Selon elles, les dispositions actuelles du code pénal relatives à la diffamation ont à plusieurs reprises servi à cibler des critiques du gouvernement, des activistes et des journalistes pour les faire taire.
Historique du projet
Le processus remonte à 2010, lorsque l’ancien député غسان مخيبر (Ghassan Moukheiber) et l’ONG Maharat ont proposé une révision du vieux « droit de la presse ». Le projet est resté en suspens.
En janvier 2023, une sous‑commission parlementaire a été créée pour étudier et réviser la proposition. La version finale du projet a été présentée à la Commission de l’administration et de la justice le 27 mai 2025.
Contenu des amendements et points de friction
La version soumise en mai 2025 comportait des avancées, notamment l’annulation de la détention préventive et des peines de prison pour les infractions liées à la liberté d’expression, ainsi que la suppression de certains articles sur le dénigrement et l’outrage. Toutefois, des amendements récents ont suscité de vives inquiétudes.
- Réintroduction possible de la détention préventive, y compris lorsque l’infraction est qualifiée de commise « dans des circonstances aggravantes, comme l’atteinte à la dignité des personnes ou leur vie privée » ;
- Formulations vagues sur ce qui constitue « l’atteinte à la dignité ou à la vie privée », ouvrant la porte à des interprétations larges et à des abus ;
- Interdiction pour les médias de traiter le plaignant pendant la durée du litige, ce qui risquerait d’empêcher un débat public légitime ;
- Obligation pour les chaînes de télévision autorisées de soumettre des rapports réguliers et détaillés au ministère de l’Information et au Conseil national de l’audiovisuel ;
- Passage d’un régime « d’enregistrement libre » à un système de licences préalables pour les médias en ligne.
Risque d’un recul pour la liberté d’expression
Les organisations estiment que l’adoption de ces amendements constituerait un recul majeur pour la liberté de presse au Liban. Elles avertissent qu’un texte flou ou trop restrictif pourrait être détourné par les autorités pour étouffer la dissidence pacifique.
De nombreuses ONG libanaises et internationales ont déjà documenté l’utilisation répétée des lois sur la diffamation pour poursuivre et intimider les médias, les journalistes et les militants critiquant la corruption ou les politiques publiques.
Débats parlementaires et position officielle
La Commission de l’administration et de la justice a entamé l’examen du dernier projet de loi le 29 juillet et a tenu trois réunions à huis clos. Les organisations demandent que ces discussions deviennent publiques pour garantir la transparence et permettre une participation citoyenne effective.
Le 31 août, des députés ont reçu des amendements dont le document portait le nom du ministre de l’Information comme auteur présumé, allégation niée par le ministre.
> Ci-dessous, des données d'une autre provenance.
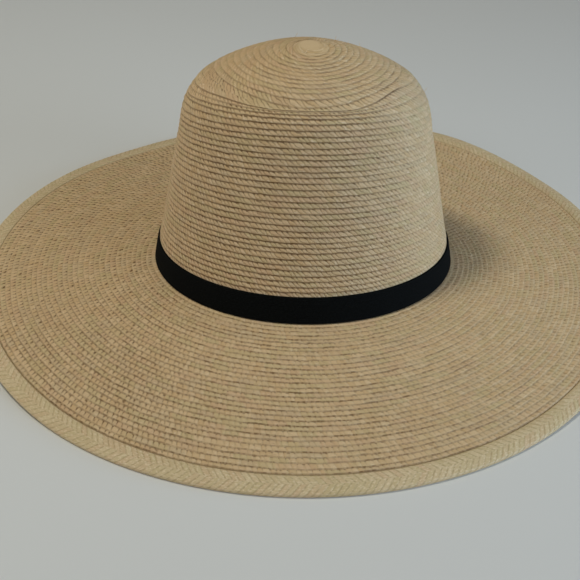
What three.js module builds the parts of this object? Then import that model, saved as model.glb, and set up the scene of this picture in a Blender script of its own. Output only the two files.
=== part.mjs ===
import * as THREE from "three";

// Lengths are in millimetres, +Z is up and -Y is the side the photo shows. The hat lies on its rim.
// A turn is an angle round the hat: 0 at the front (-Y), a quarter turn at the right (+X).

const segments = 72;

const headOval = { halfWidth: 95.9, halfDepth: 89.5 };  // outside of the band's lower edge
const brimWidth = 119.5;                                // from the band to the rim, along the straw
const strawThickness = 2.2;
const pieceGap = 0.3;

const bandThickness = 1.2;
const bandTop = 0.52;                                   // share of the way from section 0 to section 2

const edgeBraidWidth = 11.4;
const edgeBraidThickness = 3.2;
const flatFoot = 4.5;                                   // width of the rim's flat underside

const brimShort = { left: 0.8, right: 6.2, front: 0.7, back: 4.2 };  // how much narrower the brim is there
const rimLift = { left: 5.5, right: 2.2, from: 0.6 };   // the sides of the rim ride up off the table
const rimWave = { rise: 6.3, turn: 150, halfWidth: 30 };  // one wave in the rim, at the back right
const brimCrown = { level: 1.2, front: 1.4, right: -1.1 };  // how far the brim bows up between band and rim

const crownLean = 0.016;                                // the crown and its rings lean to the right
const hatShift = { right: 2.72, back: 0.83 };            // puts the middle of the rim on the axis

// Outside of the crown, from the band up to the top. rise and back place a section's centre,
// tilt is how far its front is turned up.
const crownSections = [
  { rise: 15.7, back: 0.0, halfWidth: 94.4, halfDepth: 88.0, tilt: 5.5 },
  { rise: 29.2, back: 1.4, halfWidth: 92.4, halfDepth: 85.3, tilt: 6.9 },
  { rise: 42.8, back: 2.8, halfWidth: 89.5, halfDepth: 81.8, tilt: 8.2 },
  { rise: 59.0, back: 4.5, halfWidth: 86.3, halfDepth: 78.0, tilt: 9.8 },
  { rise: 75.3, back: 6.2, halfWidth: 83.3, halfDepth: 74.4, tilt: 11.4 },
  { rise: 91.5, back: 7.9, halfWidth: 80.1, halfDepth: 70.8, tilt: 12.9 },
  { rise: 104.6, back: 9.3, halfWidth: 77.5, halfDepth: 68.0, tilt: 14.2 },
  { rise: 113.7, back: 10.2, halfWidth: 76.0, halfDepth: 66.0, tilt: 14.8 },
  { rise: 119.7, back: 10.6, halfWidth: 74.5, halfDepth: 64.2, tilt: 14.0 },
  { rise: 125.0, back: 10.9, halfWidth: 72.4, halfDepth: 61.6, tilt: 12.9 },
  { rise: 128.4, back: 11.0, halfWidth: 70.4, halfDepth: 58.9, tilt: 12.2 },
  { rise: 132.1, back: 11.0, halfWidth: 68.0, halfDepth: 56.2, tilt: 11.6 },
  { rise: 137.8, back: 11.1, halfWidth: 63.2, halfDepth: 52.2, tilt: 10.8 },
  { rise: 143.2, back: 11.1, halfWidth: 55.0, halfDepth: 45.4, tilt: 10.0 },
  { rise: 149.3, back: 11.2, halfWidth: 42.2, halfDepth: 34.0, tilt: 9.0 },
  { rise: 154.1, back: 11.3, halfWidth: 28.8, halfDepth: 22.6, tilt: 8.2 },
  { rise: 157.4, back: 11.4, halfWidth: 14.8, halfDepth: 11.2, tilt: 7.5 },
];
const crownPeak = { rise: 158.9, back: 11.4 };

const colours = {
  straw: 0xcdb58a,
  braid: 0xd9c499,
  ribbon: 0x0b0c0d,
};

function turns() {
  return Array.from({ length: segments }, (_, index) => (index * 2 * Math.PI) / segments);
}

function ringPoint(section, turn) {
  const along = -section.halfDepth * Math.cos(turn);
  const tilt = THREE.MathUtils.degToRad(section.tilt);
  const lean = (section.rise - crownSections[0].rise) * crownLean;
  return new THREE.Vector3(
    hatShift.right + lean + section.halfWidth * Math.sin(turn),
    hatShift.back + section.back + along * Math.cos(tilt),
    section.rise - along * Math.sin(tilt) - section.halfWidth * Math.sin(turn) * crownLean,
  );
}

function ring(section) {
  return turns().map((turn) => ringPoint(section, turn));
}

// Each ring of points is joined to the next one. Poles close the ends, otherwise the last ring
// joins the first, which makes a band round the hat.
function solid(name, rings, poles, material) {
  const points = rings.flat();
  const faces = [];
  const count = poles ? rings.length - 1 : rings.length;
  for (let row = 0; row < count; row += 1) {
    const low = row * segments;
    const high = ((row + 1) % rings.length) * segments;
    for (let step = 0; step < segments; step += 1) {
      const next = (step + 1) % segments;
      faces.push([low + step, low + next, high + next], [low + step, high + next, high + step]);
    }
  }
  if (poles) {
    const first = points.length;
    const last = first + 1;
    const top = (rings.length - 1) * segments;
    points.push(poles[0], poles[1]);
    for (let step = 0; step < segments; step += 1) {
      const next = (step + 1) % segments;
      faces.push([first, next, step], [last, top + step, top + next]);
    }
  }
  const volume = faces.reduce((sum, face) => {
    const [a, b, c] = face.map((index) => points[index]);
    return sum + a.dot(b.clone().cross(c));
  }, 0);
  const outward = volume > 0 ? faces : faces.map(([a, b, c]) => [a, c, b]);
  const geometry = new THREE.BufferGeometry();
  geometry.setAttribute("position", new THREE.Float32BufferAttribute(points.flatMap((p) => p.toArray()), 3));
  geometry.setIndex(outward.flat());
  geometry.computeVertexNormals();
  const mesh = new THREE.Mesh(geometry, material);
  mesh.name = name;
  return mesh;
}

// The crown's inside follows its outside at the thickness of the straw, measured across the wall.
function innerSection(index) {
  const here = crownSections[index];
  const below = crownSections[Math.max(index - 1, 0)];
  const above = crownSections[index + 1] || { rise: crownPeak.rise, halfWidth: 0 };
  const up = above.rise - below.rise;
  const inward = below.halfWidth - above.halfWidth;
  const slant = Math.hypot(up, inward);
  return {
    ...here,
    rise: index === 0 ? here.rise : here.rise - (strawThickness * inward) / slant,
    halfWidth: here.halfWidth - (strawThickness * up) / slant,
    halfDepth: here.halfDepth - (strawThickness * up) / slant,
  };
}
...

Selon l’Agence nationale d’information libanaise, la commission, présidée par le député جورج عدوان (George Adwan), a tenu une séance en présence du ministre de l’Information, بول مرقص. Adwan a déclaré que tous les membres de la commission et de la sous‑commission s’accordent à vouloir « une indépendance totale et la liberté d’expression pour les journalistes », tout en estimant que « les positions sceptiques quant au travail de la commission ne reposent pas sur des faits ».
Illustration
La tour de l’horloge devant le Parlement libanais, au centre de Beyrouth, évoque le rôle crucial des institutions dans la protection ou l’érosion de la liberté de la presse.
Appels à la vigilance
Les organisations demandent que tout texte final protège explicitement la liberté de la presse et évite des formulations susceptibles d’être utilisées pour réduire l’espace démocratique.
Elles insistent sur la nécessité de maintenir des garanties contre la détention préventive pour des infractions liées à l’expression, de supprimer toute criminalisation excessive de la critique et d’assurer la transparence des débats parlementaires.